SAN FRANCISCO – The Department of Homeland Security (DHS) abandoned
its attempt to enforce its proposed “no-match” rule that would
improperly use Social Security records for immigration enforcement.
In a late Friday afternoon court filing the day after Thanksgiving
in federal court in San Francisco, DHS requested that a lawsuit
challenging the rule be put on hold until March 2008. The
government plans to publish a revised rule in December 2007 that it
claims will pass legal muster.
The lawsuit was brought by the American
Federation of Labor and Congress of Industrial Organizations
(AFL-CIO), the American Civil Liberties Union (ACLU), the National
Immigration Law Center (NILC), and labor groups to block the
proposed “no-match” rule which would require employers to penalize
or fire U.S. citizens and legal workers whose Social Security
numbers don’t match up with the Social Security Administration (SSA)
database. The lawsuit charges that the SSA database is
fundamentally flawed and error-prone and that the rule would result
in the firing of countless authorized workers as well as
discrimination against those who look or sound “foreign.”
Last month, U.S. District Judge Charles R.
Breyer issued a preliminary order stopping the government from
enforcing the proposed rule -- which would affect more than eight
million workers -- finding that it would cause irreparable harm to
both innocent workers and employers.
The SSA’s own inspector general found that
more than 70 percent of the discrepancies in the SSA database
pertain to native-born U.S. citizens. Discrepancies between workers’
Social Security numbers and SSA records can result from many
innocent factors, including clerical errors, name changes due to
marriage or divorce, or the common use of multiple surnames.

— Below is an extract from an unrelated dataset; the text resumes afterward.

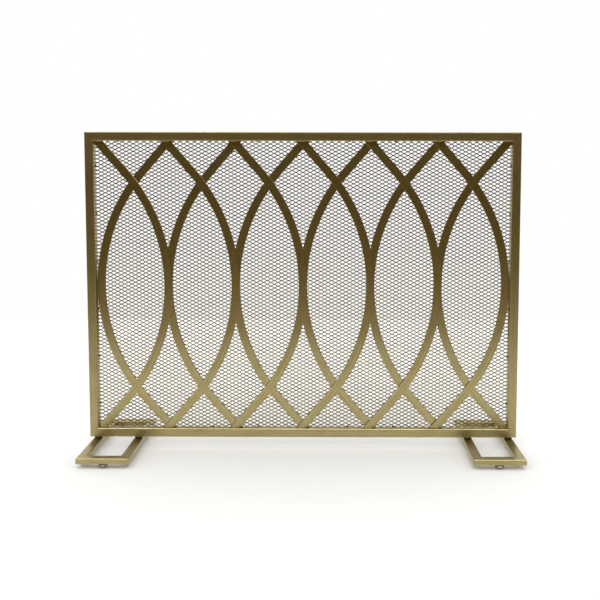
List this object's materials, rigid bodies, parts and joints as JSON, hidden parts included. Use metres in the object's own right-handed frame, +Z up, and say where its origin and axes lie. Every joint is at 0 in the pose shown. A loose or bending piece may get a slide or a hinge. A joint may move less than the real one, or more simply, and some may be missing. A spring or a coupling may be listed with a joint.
{
  "type": "fireplace screen",
  "caption": "Flat single-panel fireplace screen: metal frame with crossing curved bars over expanded mesh, on open rectangular feet with levelling glides.",
  "frame": {"origin": "on the floor, at the middle of the four glides, which is the bottom centre of the whole screen", "axes": "+Z up; +X to the right as seen from the room, along the screen's width; -Y towards the room, the side the curved bars are on"},
  "size_m": [0.99, 0.26, 0.7321],
  "materials": {
    "frame_gold": "brushed satin antique-gold metallic lacquer over mitred steel tube, grain along each bar",
    "arc_gold": "brushed satin antique-gold metallic lacquer over flat steel bar",
    "foot_gold": "brushed satin antique-gold metallic lacquer over rectangular steel tube, bright rounded edges",
    "expanded_mesh": "flattened expanded steel, sprayed with the same gold lacquer, darker in its thin strands",
    "fastener_zinc": "bright zinc-plated steel, fine turned marks",
    "spacer_nylon": "black moulded nylon, fine matt texture",
    "glide_nickel": "polished nickel-plated steel dome"
  },
  "bodies": {
    "screen": {"top_rail": "frame_gold", "bottom_rail": "frame_gold", "left_stile": "frame_gold", "right_stile": "frame_gold", "front_arc_1": "arc_gold", "front_arc_2": "arc_gold", "front_arc_3": "arc_gold", "front_arc_4": "arc_gold", "front_arc_5": "arc_gold", "front_arc_6": "arc_gold", "rear_arc_1": "arc_gold", "rear_arc_2": "arc_gold", "rear_arc_3": "arc_gold", "rear_arc_4": "arc_gold", "rear_arc_5": "arc_gold", "rear_arc_6": "arc_gold", "left_foot_front_bar": "foot_gold", "left_foot_rear_bar": "foot_gold", "left_foot_outer_bar": "foot_gold", "left_foot_inner_bar": "foot_gold", "right_foot_front_bar": "foot_gold", "right_foot_rear_bar": "foot_gold", "right_foot_outer_bar": "foot_gold", "right_foot_inner_bar": "foot_gold", "mesh_panel": "expanded_mesh", "left_outer_rail_insert": "fastener_zinc", "left_outer_washer": "fastener_zinc", "left_outer_screw": "fastener_zinc", "left_inner_rail_insert": "fastener_zinc", "left_inner_washer": "fastener_zinc", "left_inner_screw": "fastener_zinc", "left_front_glide_insert": "fastener_zinc", "left_rear_glide_insert": "fastener_zinc", "right_outer_rail_insert": "fastener_zinc", "right_outer_washer": "fastener_zinc", "right_outer_screw": "fastener_zinc", "right_inner_rail_insert": "fastener_zinc", "right_inner_washer": "fastener_zinc", "right_inner_screw": "fastener_zinc", "right_front_glide_insert": "fastener_zinc", "right_rear_glide_insert": "fastener_zinc", "left_outer_spacer": "spacer_nylon", "left_inner_spacer": "spacer_nylon", "right_outer_spacer": "spacer_nylon", "right_inner_spacer": "spacer_nylon"},
    "left_front_glide": {"left_front_glide": "glide_nickel"},
    "left_rear_glide": {"left_rear_glide": "glide_nickel"},
    "right_front_glide": {"right_front_glide": "glide_nickel"},
    "right_rear_glide": {"right_rear_glide": "glide_nickel"}
  },
  "joints": [
    {"name": "left_front_glide_travel", "type": "slide", "parent": "screen", "child": "left_front_glide", "axis": [0, 0, -1], "range_m": [0, 0.005]},
    {"name": "left_rear_glide_travel", "type": "slide", "parent": "screen", "child": "left_rear_glide", "axis": [0, 0, -1], "range_m": [0, 0.005]},
    {"name": "right_front_glide_travel", "type": "slide", "parent": "screen", "child": "right_front_glide", "axis": [0, 0, -1], "range_m": [0, 0.005]},
    {"name": "right_rear_glide_travel", "type": "slide", "parent": "screen", "child": "right_rear_glide", "axis": [0, 0, -1], "range_m": [0, 0.005]}
  ]
}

The statements below can be attributed to
the following participants in the lawsuit:
John Sweeney, president of the AFL-CIO:
“The Bush administration essentially
admitted that the rule is unlawful. We’ve said all along that
DHS had no authority to adopt this rule, which is just another Bush
anti-worker initiative. As Judge Breyer found, more than half
a million working women and men would have been affected by the
rule, and many risked being fired even though fully authorized to
work.”
Lucas Guttentag, director of the ACLU’s Immigrants’ Rights
Project and one of the attorneys in the lawsuit:
“The government saw the handwriting on the
wall and abandoned its failed effort to defend this rule. But DHS
is continuing down this disastrous path of punishing citizens and
legal workers by using the fatally-flawed database. DHS should
finally abandon this illegal approach instead of repeating the same
mistake.”
Marielena Hincapié, staff attorney and director of programs at
NILC:
“No matter how DHS alters its rule, any use
of a Social Security mismatch to assume immigration status will trap
workers in a bureaucratic nightmare and punish them unfairly.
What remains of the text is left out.